• **DATASET EXCERPT**
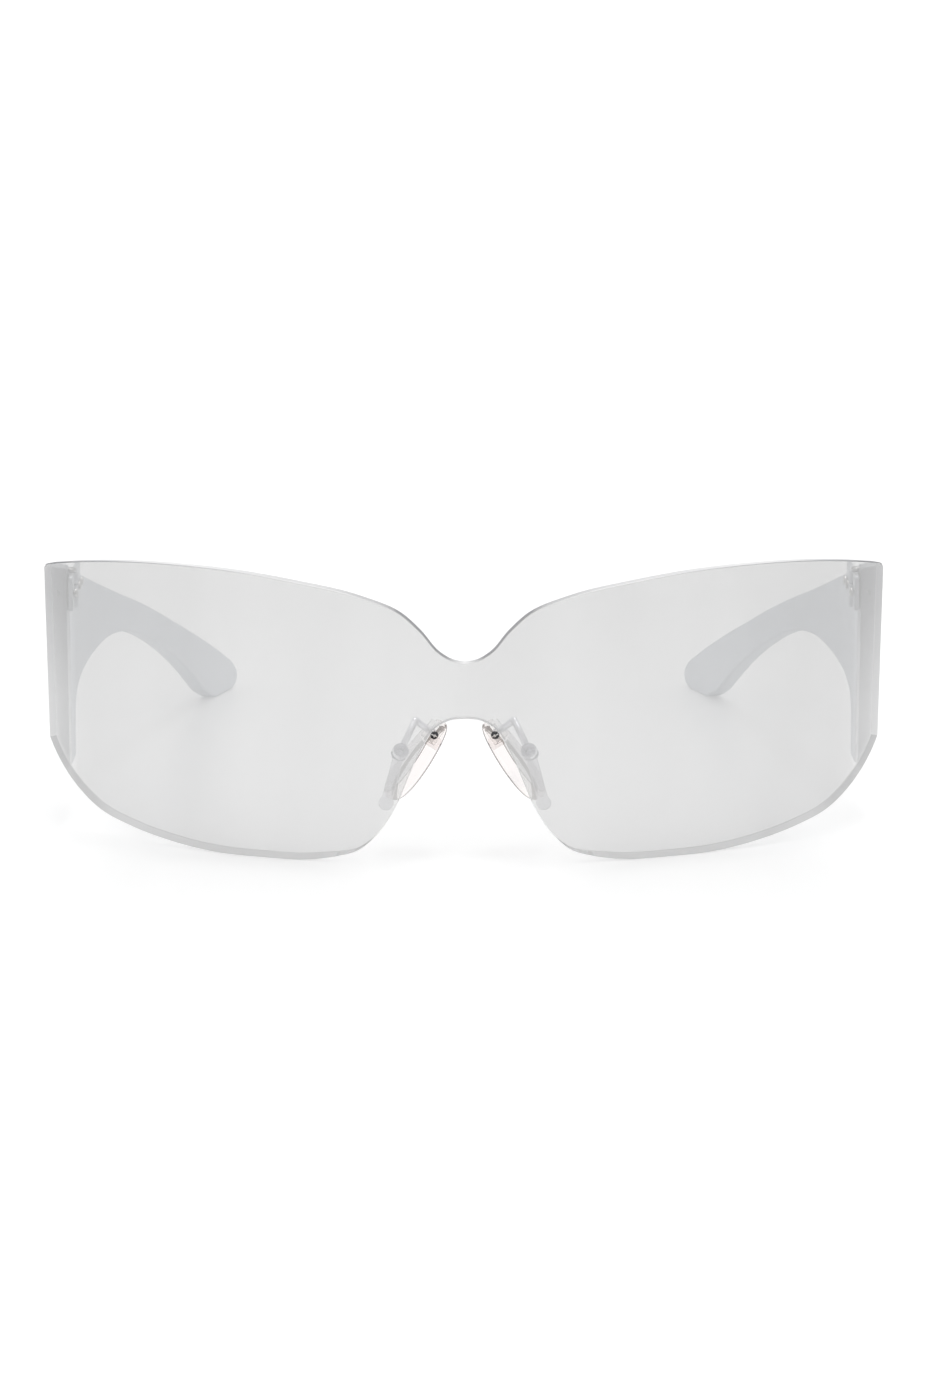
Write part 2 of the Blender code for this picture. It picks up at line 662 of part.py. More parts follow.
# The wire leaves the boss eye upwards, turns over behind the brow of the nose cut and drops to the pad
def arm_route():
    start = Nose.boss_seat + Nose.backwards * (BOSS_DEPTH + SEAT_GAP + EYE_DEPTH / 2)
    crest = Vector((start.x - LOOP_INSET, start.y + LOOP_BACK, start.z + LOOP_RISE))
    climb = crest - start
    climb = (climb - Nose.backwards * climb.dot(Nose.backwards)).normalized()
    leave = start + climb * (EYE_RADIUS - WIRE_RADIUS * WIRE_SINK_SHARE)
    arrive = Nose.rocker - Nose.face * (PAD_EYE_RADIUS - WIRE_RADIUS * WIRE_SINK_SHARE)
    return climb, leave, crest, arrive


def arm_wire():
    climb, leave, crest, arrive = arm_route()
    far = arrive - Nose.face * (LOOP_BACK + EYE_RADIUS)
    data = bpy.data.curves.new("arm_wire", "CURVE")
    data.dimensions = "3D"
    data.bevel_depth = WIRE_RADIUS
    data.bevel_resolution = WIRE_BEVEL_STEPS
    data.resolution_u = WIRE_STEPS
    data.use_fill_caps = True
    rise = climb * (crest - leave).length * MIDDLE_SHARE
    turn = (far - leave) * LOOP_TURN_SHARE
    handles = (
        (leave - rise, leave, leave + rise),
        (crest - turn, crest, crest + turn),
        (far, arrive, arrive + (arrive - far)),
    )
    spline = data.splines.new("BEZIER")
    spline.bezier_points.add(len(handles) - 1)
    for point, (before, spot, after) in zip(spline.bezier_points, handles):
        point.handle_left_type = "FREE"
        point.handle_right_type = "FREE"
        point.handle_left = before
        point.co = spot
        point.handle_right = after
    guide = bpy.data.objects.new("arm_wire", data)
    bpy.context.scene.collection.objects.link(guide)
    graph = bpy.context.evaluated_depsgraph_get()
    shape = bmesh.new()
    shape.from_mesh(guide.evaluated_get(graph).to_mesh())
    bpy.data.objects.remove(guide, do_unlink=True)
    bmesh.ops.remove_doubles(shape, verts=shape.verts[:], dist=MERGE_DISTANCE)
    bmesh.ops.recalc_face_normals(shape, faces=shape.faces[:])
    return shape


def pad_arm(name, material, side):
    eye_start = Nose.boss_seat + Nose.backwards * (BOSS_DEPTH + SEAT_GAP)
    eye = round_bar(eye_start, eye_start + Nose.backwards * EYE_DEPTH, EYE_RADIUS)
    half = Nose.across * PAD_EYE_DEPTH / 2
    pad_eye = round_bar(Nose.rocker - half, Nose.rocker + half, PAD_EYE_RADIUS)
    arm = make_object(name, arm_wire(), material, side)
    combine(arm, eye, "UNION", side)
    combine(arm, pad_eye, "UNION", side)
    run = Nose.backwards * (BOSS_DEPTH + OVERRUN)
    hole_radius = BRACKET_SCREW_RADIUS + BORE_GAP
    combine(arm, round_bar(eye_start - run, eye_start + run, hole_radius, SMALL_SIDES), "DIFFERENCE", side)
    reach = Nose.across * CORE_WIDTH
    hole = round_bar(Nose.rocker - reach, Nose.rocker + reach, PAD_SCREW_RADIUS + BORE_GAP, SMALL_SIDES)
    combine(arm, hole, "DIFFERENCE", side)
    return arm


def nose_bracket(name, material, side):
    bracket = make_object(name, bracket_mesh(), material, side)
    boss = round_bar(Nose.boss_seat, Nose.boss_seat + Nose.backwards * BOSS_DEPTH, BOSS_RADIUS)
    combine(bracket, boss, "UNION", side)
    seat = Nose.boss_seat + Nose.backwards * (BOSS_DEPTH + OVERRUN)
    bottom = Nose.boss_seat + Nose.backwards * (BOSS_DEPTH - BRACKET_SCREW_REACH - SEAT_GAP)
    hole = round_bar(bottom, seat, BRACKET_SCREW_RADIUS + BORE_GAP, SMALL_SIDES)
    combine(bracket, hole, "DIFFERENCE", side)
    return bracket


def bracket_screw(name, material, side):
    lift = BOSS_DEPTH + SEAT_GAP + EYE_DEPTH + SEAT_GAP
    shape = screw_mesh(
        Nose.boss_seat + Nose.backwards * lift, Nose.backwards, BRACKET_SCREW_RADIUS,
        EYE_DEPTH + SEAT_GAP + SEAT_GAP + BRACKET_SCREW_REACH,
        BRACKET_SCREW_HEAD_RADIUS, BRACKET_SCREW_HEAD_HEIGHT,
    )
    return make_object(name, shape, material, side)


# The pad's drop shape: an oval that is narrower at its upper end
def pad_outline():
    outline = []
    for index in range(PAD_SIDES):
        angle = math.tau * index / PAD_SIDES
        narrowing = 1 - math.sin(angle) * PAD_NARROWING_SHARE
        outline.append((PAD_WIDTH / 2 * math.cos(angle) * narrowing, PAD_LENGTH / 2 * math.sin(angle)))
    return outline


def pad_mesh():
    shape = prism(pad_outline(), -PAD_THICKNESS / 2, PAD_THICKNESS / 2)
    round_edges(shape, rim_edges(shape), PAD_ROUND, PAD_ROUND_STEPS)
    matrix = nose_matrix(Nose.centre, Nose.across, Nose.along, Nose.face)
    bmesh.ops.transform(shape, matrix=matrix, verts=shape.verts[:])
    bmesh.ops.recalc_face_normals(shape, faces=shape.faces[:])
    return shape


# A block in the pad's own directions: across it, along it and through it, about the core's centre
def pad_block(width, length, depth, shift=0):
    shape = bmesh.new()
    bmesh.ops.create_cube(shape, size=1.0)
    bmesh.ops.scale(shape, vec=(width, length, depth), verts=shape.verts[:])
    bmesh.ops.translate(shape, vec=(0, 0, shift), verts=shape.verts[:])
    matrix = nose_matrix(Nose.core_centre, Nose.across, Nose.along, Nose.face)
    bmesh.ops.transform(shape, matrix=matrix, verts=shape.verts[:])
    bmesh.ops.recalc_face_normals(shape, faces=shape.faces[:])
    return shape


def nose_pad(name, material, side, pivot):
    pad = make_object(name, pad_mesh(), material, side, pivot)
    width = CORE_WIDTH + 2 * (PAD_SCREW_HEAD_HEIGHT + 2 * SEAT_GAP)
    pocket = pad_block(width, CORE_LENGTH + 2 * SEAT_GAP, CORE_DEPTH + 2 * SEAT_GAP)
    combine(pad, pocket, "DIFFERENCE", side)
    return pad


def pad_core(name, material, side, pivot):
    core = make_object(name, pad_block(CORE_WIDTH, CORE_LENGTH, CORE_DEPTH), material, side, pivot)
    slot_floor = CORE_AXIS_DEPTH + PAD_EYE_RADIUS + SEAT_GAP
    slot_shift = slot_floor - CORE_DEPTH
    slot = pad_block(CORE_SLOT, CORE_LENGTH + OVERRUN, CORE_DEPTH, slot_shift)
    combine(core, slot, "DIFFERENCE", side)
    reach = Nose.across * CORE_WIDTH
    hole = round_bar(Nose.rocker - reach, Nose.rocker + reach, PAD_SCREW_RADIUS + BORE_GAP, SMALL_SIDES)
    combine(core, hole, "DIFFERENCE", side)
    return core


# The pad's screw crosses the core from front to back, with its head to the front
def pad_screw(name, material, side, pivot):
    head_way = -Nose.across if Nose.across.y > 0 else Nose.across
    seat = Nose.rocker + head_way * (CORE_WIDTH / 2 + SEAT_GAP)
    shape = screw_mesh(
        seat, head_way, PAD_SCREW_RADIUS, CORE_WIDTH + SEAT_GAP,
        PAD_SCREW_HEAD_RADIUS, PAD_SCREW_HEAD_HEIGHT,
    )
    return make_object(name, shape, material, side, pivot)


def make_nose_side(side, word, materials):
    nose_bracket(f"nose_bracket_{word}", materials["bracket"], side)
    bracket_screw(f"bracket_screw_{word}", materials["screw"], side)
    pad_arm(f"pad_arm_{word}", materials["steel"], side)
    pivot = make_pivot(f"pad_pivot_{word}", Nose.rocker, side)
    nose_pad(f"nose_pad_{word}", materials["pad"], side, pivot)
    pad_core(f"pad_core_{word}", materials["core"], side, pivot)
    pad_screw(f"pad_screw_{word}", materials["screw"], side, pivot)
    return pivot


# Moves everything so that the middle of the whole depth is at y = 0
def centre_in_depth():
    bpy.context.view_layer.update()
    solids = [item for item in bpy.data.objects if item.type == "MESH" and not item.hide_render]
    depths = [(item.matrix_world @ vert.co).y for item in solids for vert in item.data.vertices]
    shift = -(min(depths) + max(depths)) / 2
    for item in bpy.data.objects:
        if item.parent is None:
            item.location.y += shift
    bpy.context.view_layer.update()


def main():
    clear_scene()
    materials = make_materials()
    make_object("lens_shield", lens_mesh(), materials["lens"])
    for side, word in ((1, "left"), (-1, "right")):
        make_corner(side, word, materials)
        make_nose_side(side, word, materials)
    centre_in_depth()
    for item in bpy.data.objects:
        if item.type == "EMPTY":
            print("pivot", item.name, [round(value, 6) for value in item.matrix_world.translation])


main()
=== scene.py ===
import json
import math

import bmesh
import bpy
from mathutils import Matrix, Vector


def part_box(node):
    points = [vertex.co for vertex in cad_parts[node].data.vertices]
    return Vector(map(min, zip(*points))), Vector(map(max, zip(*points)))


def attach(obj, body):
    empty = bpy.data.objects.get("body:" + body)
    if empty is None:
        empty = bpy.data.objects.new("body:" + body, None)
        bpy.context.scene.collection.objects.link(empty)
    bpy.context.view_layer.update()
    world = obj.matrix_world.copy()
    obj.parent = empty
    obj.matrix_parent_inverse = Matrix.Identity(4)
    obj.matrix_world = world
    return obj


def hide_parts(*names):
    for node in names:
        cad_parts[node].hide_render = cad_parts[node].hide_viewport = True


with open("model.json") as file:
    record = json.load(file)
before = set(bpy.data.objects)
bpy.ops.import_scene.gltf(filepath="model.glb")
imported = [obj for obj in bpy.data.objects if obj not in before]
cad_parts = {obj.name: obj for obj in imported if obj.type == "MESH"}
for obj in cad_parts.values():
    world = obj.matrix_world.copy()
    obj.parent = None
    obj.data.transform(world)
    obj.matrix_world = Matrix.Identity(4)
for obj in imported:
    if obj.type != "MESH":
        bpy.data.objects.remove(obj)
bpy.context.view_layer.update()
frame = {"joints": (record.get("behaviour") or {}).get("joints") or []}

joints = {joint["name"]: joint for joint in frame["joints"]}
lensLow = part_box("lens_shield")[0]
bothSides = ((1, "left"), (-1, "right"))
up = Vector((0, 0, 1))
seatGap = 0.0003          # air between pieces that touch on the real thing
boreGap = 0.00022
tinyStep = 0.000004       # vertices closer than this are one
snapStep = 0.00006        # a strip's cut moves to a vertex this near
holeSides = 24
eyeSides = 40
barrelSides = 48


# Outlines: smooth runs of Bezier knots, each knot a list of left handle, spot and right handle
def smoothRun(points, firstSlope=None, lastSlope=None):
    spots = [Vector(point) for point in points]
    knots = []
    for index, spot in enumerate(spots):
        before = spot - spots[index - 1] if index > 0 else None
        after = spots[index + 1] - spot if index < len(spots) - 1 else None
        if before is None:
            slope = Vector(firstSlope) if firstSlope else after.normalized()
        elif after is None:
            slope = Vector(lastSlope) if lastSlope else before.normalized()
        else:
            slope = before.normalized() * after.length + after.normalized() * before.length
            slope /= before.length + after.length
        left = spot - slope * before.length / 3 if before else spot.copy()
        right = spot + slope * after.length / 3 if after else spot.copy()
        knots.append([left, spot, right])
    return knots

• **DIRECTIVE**
This exercise asks for the lines from the line with "# Moves everything" to the line with "obj.parent = None", both lines included, set down exactly and with nothing else.

• **RESULT OF THE EXERCISE**
# Moves everything so that the middle of the whole depth is at y = 0
def centre_in_depth():
    bpy.context.view_layer.update()
    solids = [item for item in bpy.data.objects if item.type == "MESH" and not item.hide_render]
    depths = [(item.matrix_world @ vert.co).y for item in solids for vert in item.data.vertices]
    shift = -(min(depths) + max(depths)) / 2
    for item in bpy.data.objects:
        if item.parent is None:
            item.location.y += shift
    bpy.context.view_layer.update()


def main():
    clear_scene()
    materials = make_materials()
    make_object("lens_shield", lens_mesh(), materials["lens"])
    for side, word in ((1, "left"), (-1, "right")):
        make_corner(side, word, materials)
        make_nose_side(side, word, materials)
    centre_in_depth()
    for item in bpy.data.objects:
        if item.type == "EMPTY":
            print("pivot", item.name, [round(value, 6) for value in item.matrix_world.translation])


main()
=== scene.py ===
import json
import math

import bmesh
import bpy
from mathutils import Matrix, Vector


def part_box(node):
    points = [vertex.co for vertex in cad_parts[node].data.vertices]
    return Vector(map(min, zip(*points))), Vector(map(max, zip(*points)))


def attach(obj, body):
    empty = bpy.data.objects.get("body:" + body)
    if empty is None:
        empty = bpy.data.objects.new("body:" + body, None)
        bpy.context.scene.collection.objects.link(empty)
    bpy.context.view_layer.update()
    world = obj.matrix_world.copy()
    obj.parent = empty
    obj.matrix_parent_inverse = Matrix.Identity(4)
    obj.matrix_world = world
    return obj


def hide_parts(*names):
    for node in names:
        cad_parts[node].hide_render = cad_parts[node].hide_viewport = True


with open("model.json") as file:
    record = json.load(file)
before = set(bpy.data.objects)
bpy.ops.import_scene.gltf(filepath="model.glb")
imported = [obj for obj in bpy.data.objects if obj not in before]
cad_parts = {obj.name: obj for obj in imported if obj.type == "MESH"}
for obj in cad_parts.values():
    world = obj.matrix_world.copy()
    obj.parent = None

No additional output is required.